Put simply, euro interest rates have damaged our competitiveness at a time of growing global competition. If we introduce our own currency, we can devalue our currency to make our exports attractive again.

If we gradually move out of the euro, we also bypass the eurozone’s Growth and Stability Pact, meaning the Government will no longer be restrained by unnecessarily tight limits on borrowing.

Huge powers were forfeited the day we signed up for the euro, a decision exerted not by economic logic but by political pressure. The czars of European integration saw the euro as a stepping stone to political union.

It is now time for Ireland to reweigh the costs and benefits of the euro. Yes, it is handy when traveling and increases price transparency. However, it has many more downsides.”

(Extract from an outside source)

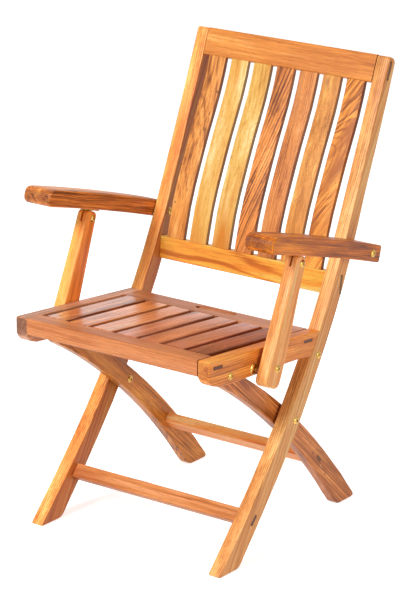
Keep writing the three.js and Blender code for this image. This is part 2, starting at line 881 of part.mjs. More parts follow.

Its worthwhile to compare Sweden and Finland’s response to its Boom and Bust Cycle in the early 1990’s to our current situation and crisis:


“…The defence of the pegged exchange rate was initially strong and stubborn. The broadpolitical consensus of defending the peg was a reaction to the devaluation policies of the1970s and 1980s. The goal of the hard currency policy was to avoid a new devaluation cycle with high inflation rates. Eventually, both countries had to give in and let their currencies float. The recovery was then driven by falling interest rates and a strong rise in exports due to the depreciation caused by the floating. Unemployment remained high for many years after the crisis.”

We have left ourselves in the hands of the IMF/ECB to sort our difficult problems. Their solution is a failed solution that will lead to our inevitable default and the breakup of the euro.

Rather than spend our current resources in the penal extraction of further deflationary pain due to insurmountable debt, it surely must be a better option to organise a structured withdrawal from the EMU. Our exports will benefit and floating our new Punt will avoid a more painful extraction down the line.

Its far better to suffer a cold, than get  potentially fatal pneumonia!